Lament is defined as "a passionate expression of grief or sorrow".
For weeks now, I have been looking forward to this season of Lent. With excitement almost; the complete opposite emotion of what Lent usually stirs up. I've been flirting with grief for quite some time now, and having the opportunity to fully embrace it feels comforting and right.
Because, for a few days, 40 to be exact, it is perfectly acceptable to live in a world of sadness and sorrow. In fact, Lent is the season to be, as the definition so clearly points out, passionate about our sadness and sorrow.
Passion is defined as "a strong and barely controllable emotion".
Imagine a season in which we are invited to sit with strong and uncontrolled grief or sorrow. Can we even do this? In a culture that encourages us to "think happy thoughts", "let go of sad thoughts that bring you down", "spread good vibes"... such nonsense... where is the message of wading through hard and painful emotions?
But if I have learned anything in the last 18 months of sitting with grief, it's that we need to do it. There are no other alternatives for healing or wholeness than sitting in the darkest places.
Our "happiness" culture has gotten this one so very wrong. The "you can fix yourself in 5 easy and pain-free steps with this flaky mantra" is so very damaging.
Because, there is no quick and easy fix. There is no phrase that said hourly will make your child stop doing drugs. There is no flashy book written that will bring your spouse back to your marriage. There is no essential oil that will take away your decades long battle with depression.
There is no amount of mushrooms that I can eat that will take away my terminal cancer.

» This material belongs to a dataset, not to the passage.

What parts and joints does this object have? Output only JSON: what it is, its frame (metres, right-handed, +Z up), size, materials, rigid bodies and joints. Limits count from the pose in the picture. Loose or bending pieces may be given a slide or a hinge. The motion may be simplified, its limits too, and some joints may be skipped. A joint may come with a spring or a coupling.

There is no quick fix for grief. And there is no healthy forward movement without looking that grief and sorrow full in the face and acknowledging it's presence in your life.
And would you believe it? Every year, we are given 40 days dedicated to the passionate embrace of our grief and sorrow. So, even if we've been avoiding it for the whole rest of the year, we have a chance, in this season to grab it by the throat and engage.
It's completely freaky. Engaging in this will most likely undo you. It could get ugly-cry nasty. Painful memories will surface and break your heart. You will feel the discomfort of vulnerability and the scorch of shame. It will suck.
And... and... because there's always an and... it will be so wonderful.
Because, the second meaning of the word passion is "the suffering and death of Jesus".
And why did Jesus die? To SAVE us! To take away our pain and suffering. To be the one to sit with us in our seasons of passionate expressions of grief and sorrow. His death is what undoes our need for grief and sorrow.
The Passion of Christ is the embodiment of our grief and sorrow. In going to the cross, He took it all on Himself that we may be free. Free!
Free to sing and dance with joy. Free to celebrate life. Free to live fully.
Ah, a "strong and barely controllable emotion" of joy fills me just thinking on this. It is almost too much to put into words. There is no eloquence that can do it justice.
But, before we celebrate, we must mourn. Before we remember the resurrection, coming alive, we must pass through the valley of the shadow of death. For joy does not exist without knowing sorrow. Peace does not come without spending time with our grief.
So, I invite you to join me in this painful process of "expressing strong and barely controlled grief and sorrow". That in 40 days, we may emerge comforted and aware of the love that surrounds us. Perhaps there will be healing. Perhaps not. Perhaps there will be growth. Perhaps not. But I would pray for each one of us, that we would know, without a doubt that we are precious and worth dying for.
In this season, take the muddied and treacherous road to the foot of the cross. Traverse the dry and lonely places. Climb the highest mountains and wade through the roaring rivers. Find those trusted journey partners and set out with that cross in the distance, knowing you'll find rest at the end of your travels.
And then, in 40 days when the hard, sad work is done, together, we will celebrate. A life resurrected and a love deeper than any we can image.